Leverage the power of regional policy statements.
  • SJVPHC is developing processes to generate and disseminate regional policy statements. A regional approach may be an effective way to raise the visibility of public health issues that may not otherwise receive attention due to political opposition. Furthermore, the widespread support demonstrated by a region-wide statement can be persuasive to policymakers.
  • SJVPHC is developing regional statements on equity and racial justice and hopes these will provide a foundation for individual county efforts in addition to supporting regional work.

It is important that regional statements use language and concepts that are culturally competent and do not directly oppose decisionmakers’ stances or otherwise risk generating political backlash.

  • The COVID-19 response have left many in the San Joaquin Valley with lingering distrust and resentment of government “intrusion” into people’s private lives. This sentiment is more pronounced in some areas than others. The to-be-hired communications specialist will be instrumental in crafting language that is sensitive to these sentiments and helps to re-establish communities’ trust in public health departments.
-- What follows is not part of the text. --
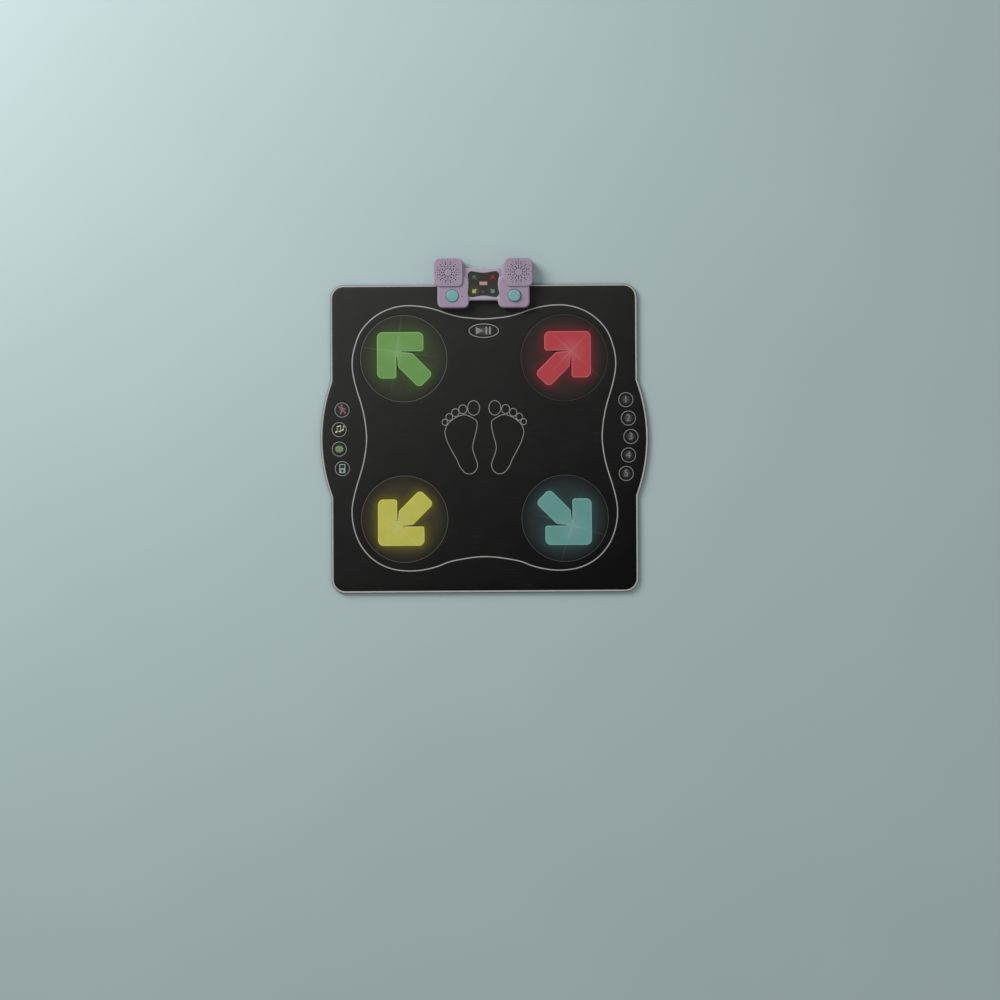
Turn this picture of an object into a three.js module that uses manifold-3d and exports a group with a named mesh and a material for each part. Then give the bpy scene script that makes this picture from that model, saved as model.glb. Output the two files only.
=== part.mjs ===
// Electronic dance mat: a soft padded mat with four light-up dance spots, ten touch pads and a
// control unit that straddles the rear edge of the mat.
// Lengths are in millimetres. X runs to the right, Y towards the control unit and Z up.
// The mat lies on the floor at Z = 0, and the origin is under the middle of the whole object.

import * as THREE from 'three';
import { mergeVertices } from 'three/addons/utils/BufferGeometryUtils.js';
import Module from 'manifold-3d';

// Mat outline
const matHalfWidth = 421.5;
const matHalfLength = 423;
const matCornerRadius = 35;
const bulgeReach = 28.5;
const bulgeRadius = 458;

// Gaps between pieces
const seatGap = 0.3;
const slideGap = 0.4;
const cutOverrun = 2;

// Mat layers, from the floor up
const baseThickness = 1.2;
const baseInset = 1;
const filmThickness = 0.4;
const foamThickness = 6;
const topThickness = 1.2;
const bindingWidth = 6;
const bindingProud = 0.3;
const bindingRound = 1.6;

// Dance spots
const spotSideInset = 201.5;
const spotEndInset = 203;
const spotRadius = 120;
const spotLip = 4;
const spotLipThickness = 1.5;
const spotProud = 0.5;
const windowProud = 0.3;

// Arrow, drawn pointing to the right and to the rear, in shares of the radius of its spot
const arrowHalfShare = 0.612;
const arrowBarLengthShare = 1.067;
const arrowBarWidthShare = 0.447;
const arrowShaftReachShare = 0.677;
const arrowSlitMouthShare = 0.033;
const arrowSlitTipShare = 0.01;
const arrowSlitInsetShare = 0.123;
const arrowSlitLengthShare = 0.232;
const arrowOuterRadiusShare = 0.131;
const arrowInnerRadiusShare = 0.066;
const arrowShaftRadiusShare = 0.115;

// Light boards
const boardRadiusShare = 0.6;
const boardThickness = 1.2;
const lampSize = 5;
const lampHeight = 0.7;
const lampRingRadiusShare = 0.35;
const lampCount = 4;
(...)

Anticipated Impacts For Public Health Departments

An initial analysis surfaced some inequities and generated additional questions.

SJVPHC members’ staff worked with partners to complete an initial regional equity analysis that surfaced some health inequities and generated additional questions that the data scientist will address. The initial findings provided a solid foundation for planning the consortium’s first hires and starting to advance health equity at the regional level.

Potential Challenges To Implementation

Workforce shortages and high turnover rates.

When a SVJPHC member health department does not have a local health officer, as has been the case, their counties are not fully represented during leadership committee meetings. One option to addressing a leadership vacancy is to allow health departments to bring another staff member to meetings who is comfortable taking leadership in the department.

Sustainability

The expanded SJVPHC relies on grant funds and therefore, grant-writing is important.

Despite the support of CSU-Fresno and membership dues, the expanded SJVPHC relies on grant funds and, therefore, grant-writing is an important part of the director’s job. The decision to hire the director came shortly before the pandemic started; as a result, more funding than usual has been available to support SJVPHC. Within a few years, however, additional support will need to be secured. SJVPHC fully anticipates that the additional capacity afforded by the expanded staff will greatly enhance its ability to attract additional grants, as deliverables are generated and the value of the consortium in advancing health equity becomes more tangible.